Banking crises are thought to be recurrent phenomena that generally come on the heels of strong credit growth. Their damaging real effects have generated a broad agreement among academics and policymakers that financial regulation needs to tighten and to obtain a macroprudential dimension that aims to lessen the negative externalities from the financial to the macro real sector.
Among the main ingredients that are often mentioned to have played a role in the explosive growth of credit in the run-up to the latest financial crisis are the financial innovations by financial institutions, in particular loan securitization, the boom in mortgage lending and prices of real estate, the lack of information about prospective borrowers, and the high leverage (and corresponding low capital ratios) of financial institutions.
Yet, despite the singling out of these ingredients by policymakers, decisive empirical evidence about their role and relevancy is lacking. However, given the magnitude and complexity of the global banking system and the lack of encompassing micro-level data, it is currently impossible to confidently study the impact of all ingredients jointly.

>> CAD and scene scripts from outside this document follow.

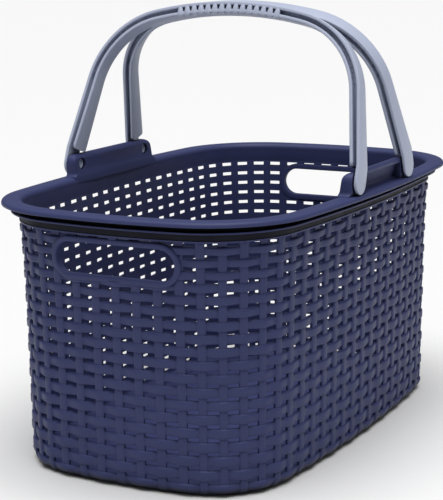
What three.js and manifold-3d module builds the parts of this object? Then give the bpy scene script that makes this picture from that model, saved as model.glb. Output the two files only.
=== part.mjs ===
// A wicker-look plastic carry basket with two swinging handles.
// Millimetres, +Z up, X along the length, Y across the width.
// The origin is at the middle of the footprint, on the surface that the basket stands on.
import * as THREE from 'three';
import { mergeVertices } from 'three/addons/utils/BufferGeometryUtils.js';
import Module from 'manifold-3d';

const wasm = await Module();
wasm.setup();

// ---- Driving dimensions ----

// Plan of the rim's crest: four round corners joined by gently bowed ends and sides.
const HALF_LENGTH = 200;
const HALF_WIDTH = 122.5;
const CORNER_RADIUS = 71.5;
const END_BOW = 8.4;
const SIDE_BOW = 5.4;

// Heights, from the ground.
const RIM_HEIGHT = 202.6;
const COLLAR_DEPTH = 15.6;
const RIB_DROP = 8.4;

// Rim flange, measured outwards from the crest.
const LIP_REACH = 8.5;
const LIP_HEIGHT = 4.8;
const RIM_WALL = 2.2;
const RIB_REACH = 1.5;
const RIB_THICKNESS = 1.5;

// Basket wall. The wall leans in towards the floor, with a short flare under the collar.
const COLLAR_INSET = 5;
const COLLAR_WALL = 2.4;
const FLARE = 2.5;
const FLARE_LENGTH = 25;
const DRAFT = 3.2;
const WALL = 3;
const WEAVE_PROUD = 0.6;
const CURB_RADIUS = 10;
const FLOOR_THICKNESS = 2.6;

// Hand-holes in the two ends.
const HAND_HOLE_LENGTH = 97;
const HAND_HOLE_HEIGHT = 23.2;
const FRAME_BORDER = 5.7;
const FRAME_PROUD = 2;
const FRAME_BELOW_COLLAR = 1.3;

// Hinge towers, one at the middle of each long side.
const TOWER_CORNER = 7;
const TOWER_WALL = 3;
const TOWER_INSET = 7.1;
const TOWER_REACH = 2.7;

// Pivots. Each one is in the middle of a pillar of its tower.
const PIVOT_SPACING = 99;
const PIVOT_TO_END = 10.5;
const PIVOT_TO_TOP = 7.8;
const LEG_CLEARANCE = 0.2;
const STUD_RADIUS = 4.4;
const STUD_CLEARANCE = 0.4;
const STUD_RECESS = 2;

// Handles. Each is one H-section bow.
const HANDLE_HEIGHT = 136.2;
const HANDLE_CORNER = 71;
const HANDLE_TOP_RADIUS = 285;
const LEG_LEAN = 8.5;
const LEG_STRAIGHT = 12;
const LEG_GAP = 1;
const FLANGE = 2.6;
const FLANGE_WIDTH = 13;
const END_RADIUS = 9.2;
const GROOVE = 3.4;
const WEB = 4;
const FLANGE_ABOVE_TOWER = 0.39;
const HANDLES_APART = 0.3;

// Grip ribs, in the outward groove of each handle.
const RIB_COUNT = 15;
const RIB_PITCH = 6.17;
const RIB_WIDTH = 4.4;
const GRIP_PROUD = 0.8;
const GRIP_BACKING = 1.6;

// Parts that touch keep this gap, and the bent parts have this many steps to each arc.
const GAP = 0.3;
const ARC_STEPS = 8;
const CURB_STEPS = 4;

// ---- Materials ----

const navy = () => new THREE.MeshStandardMaterial({ color: 0x333a5e, roughness: 0.48, metalness: 0 });
const greyBlue = () => new THREE.MeshStandardMaterial({ color: 0x9aa4bd, roughness: 0.42, metalness: 0 });

// ---- Solids: join and cut with manifold-3d ----

function toSolid(geometry) {
  const bare = geometry.clone();
  bare.deleteAttribute('normal');
  bare.deleteAttribute('uv');
  const merged = mergeVertices(bare, 1e-4);
  const triVerts = new Uint32Array(merged.index.array);
  const vertProperties = new Float32Array(merged.attributes.position.array);
  return new wasm.Manifold(new wasm.Mesh({ numProp: 3, vertProperties, triVerts }));
}

function toGeometry(solid) {
  const mesh = solid.getMesh();
  const geometry = new THREE.BufferGeometry();
  geometry.setAttribute('position', new THREE.BufferAttribute(new Float32Array(mesh.vertProperties), 3));
  geometry.setIndex(new THREE.BufferAttribute(new Uint32Array(mesh.triVerts), 1));
  geometry.computeVertexNormals();
  return geometry;
}

function joined(geometries) {
  return geometries.map(toSolid).reduce((sum, solid) => sum.add(solid));
}

// ---- The plan curve ----

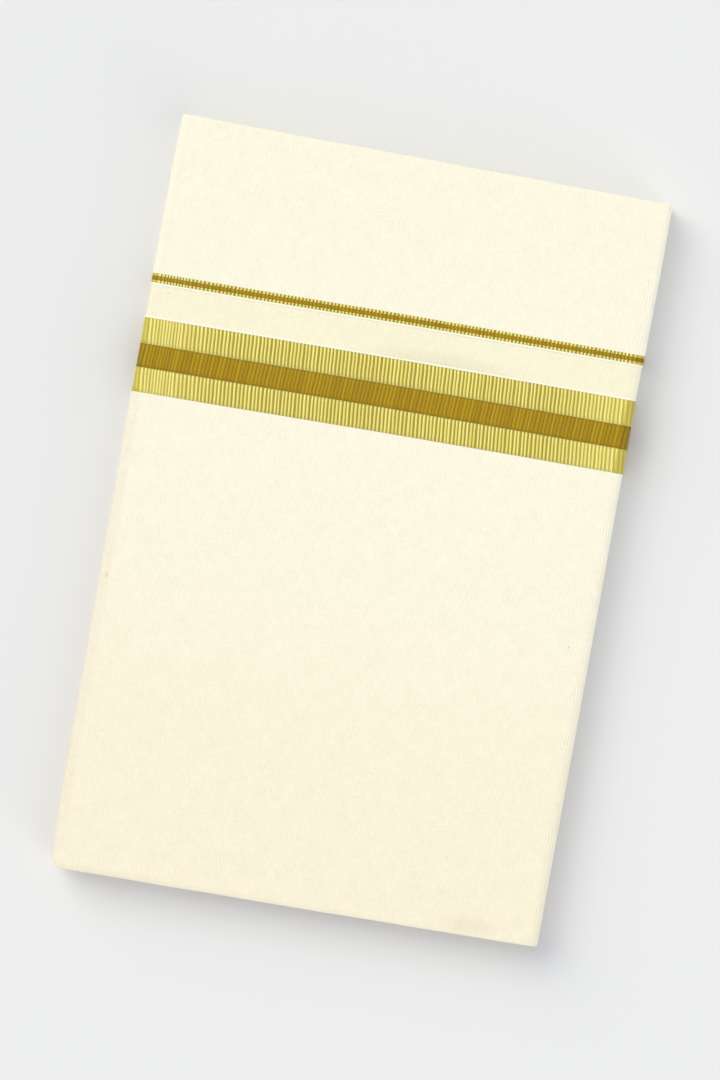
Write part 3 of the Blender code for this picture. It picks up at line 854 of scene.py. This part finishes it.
def cotton_material(name, bordered, with_specks_and_shadows=True, cream=CREAM):
    """Build a cotton finish, with or without the borders' ground and the specks and painted shadows."""
    material, tree, shader = new_finish(name, COTTON_SHADER)
    cloth = add_node(tree, "ShaderNodeUVMap", uv_map="cloth").outputs[0]
    place = add_node(tree, "ShaderNodeTexCoord").outputs["Object"]
    weave = group_outputs(tree, WEAVE, cloth)
    across, along, _ = parts_of(tree, place)
    to_left, to_low = (times(tree, value, -1.0) for value in (across, along))
    colour = blend_colour(tree, smooth_step(tree, to_low, *WARM_ALONG), cream, WARM_CREAM)
    # Painted shade on the left fold, less towards the top, and at the low end
    left_shade_fade = calculate(tree, "MULTIPLY_ADD", smooth_step(tree, along, *LEFT_SHADE_FADE_ALONG), -LEFT_SHADE_FADE_SHARE, 1.0)
    painted_edge_shade = calculate(
        tree, "MAXIMUM",
        times(tree, smooth_step(tree, to_left, *LEFT_FOLD_SHADE_ACROSS), left_shade_fade),
        times(tree, smooth_step(tree, to_low, *LOW_END_SHADE_ALONG), LOW_END_SHADE_SHARE),
    )
    colour = blend_colour(tree, painted_edge_shade, colour, FOLD_EDGE_SHADE, "MULTIPLY")
    # Painted light on the right fold
    colour = blend_colour(tree, smooth_step(tree, across, *SPINE_PAINTED_LIGHT_ACROSS), colour, SPINE_PAINTED_LIGHT, "MULTIPLY")
    tone = calculate(tree, "MULTIPLY_ADD", weave["Tone"], TONE_SPREAD, 1.0 - TONE_SPREAD / 2)
    tones = {0: tone, 1: tone, 2: calculate(tree, "POWER", tone, BLUE_TONE_POWER)}
    toned = add_node(tree, "ShaderNodeCombineColor", tones).outputs[0]
    colour = blend_colour(tree, 1.0, colour, toned, "MULTIPLY")
    # The last two marks are painted shadows
    for x, y, long, wide, turn, strength in SPECKS_AND_PAINTED_SHADOWS if with_specks_and_shadows else ():
        spot = add_node(tree, "ShaderNodeMapping", {
            "Vector": place, "Location": (x * MM, y * MM, 0.0),
            "Rotation": (0.0, 0.0, math.radians(turn)), "Scale": (long * MM, wide * MM, 1.0),
        }, vector_type="TEXTURE").outputs[0]
        level = add_node(tree, "ShaderNodeVectorMath", {0: spot, 1: (1.0, 1.0, 0.0)}, operation="MULTIPLY")
        reach = add_node(tree, "ShaderNodeVectorMath", {0: level.outputs[0]}, operation="LENGTH").outputs[1]
        mark = times(tree, fade_out(tree, reach, *SPECK_AND_SHADOW_STEP), strength)
        colour = blend_colour(tree, mark, colour, SPECK_AND_SHADOW_BROWN)
    if bordered:
        bands = group_outputs(tree, BORDERS, cloth)
        flat, near = group_outputs(tree, FOLD_ZONES, cloth)
        # Painted light: the striped ground is painted lighter near a fold
        stripes = blend_colour(tree, near, STRIPE_GROUND, STRIPE_GROUND_FOLD_LIGHT)
        gold = 0.0
        colour = blend_colour(tree, bands["White Line"], colour, WHITE_LINE)
        # Painted shade: where the border turns down round a fold, its ground takes an even, duller colour
        for band, ground, fold_shade_colour in (
            ("Striped", stripes, FOLD_SHADE_GROUND), ("Checked", CHECK_GROUND, FOLD_SHADE_GROUND),
            ("Dark", DARK_GOLD, FOLD_SHADE_DARK_GOLD),
        ):
            colour = blend_colour(tree, bands[band], colour, blend_colour(tree, flat, ground, fold_shade_colour))
            gold = calculate(tree, "ADD", gold, bands[band], clamp=True)
        roughness = calculate(tree, "MULTIPLY_ADD", gold, -GOLD_SMOOTHER, COTTON_ROUGHNESS)
        tree.links.new(roughness, shader.inputs["Roughness"])
    tree.links.new(colour, shader.inputs["Base Color"])
    add_bump(tree, shader, weave["Height"], *COTTON_BUMP)
    return material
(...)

This project therefore analyses pertinent settings where we can empirically identify the correspondence between the aforementioned individual ingredients and the credit granting by financial institutions.
The objective of the project is to advance identification and estimation of the impact of each respective factor on loan growth by combining the appropriate methodology with an exceptional set of micro-level datasets. When missing in the literature a theoretical framework will be provided. The project further aims to assess how potential combinations of these ingredients may have interacted in spurring credit growth. While the identification of the impact of each ingredient on credit growth is paramount, the individual setting of the studied datasets and employed methodologies will ensure maximum external validity.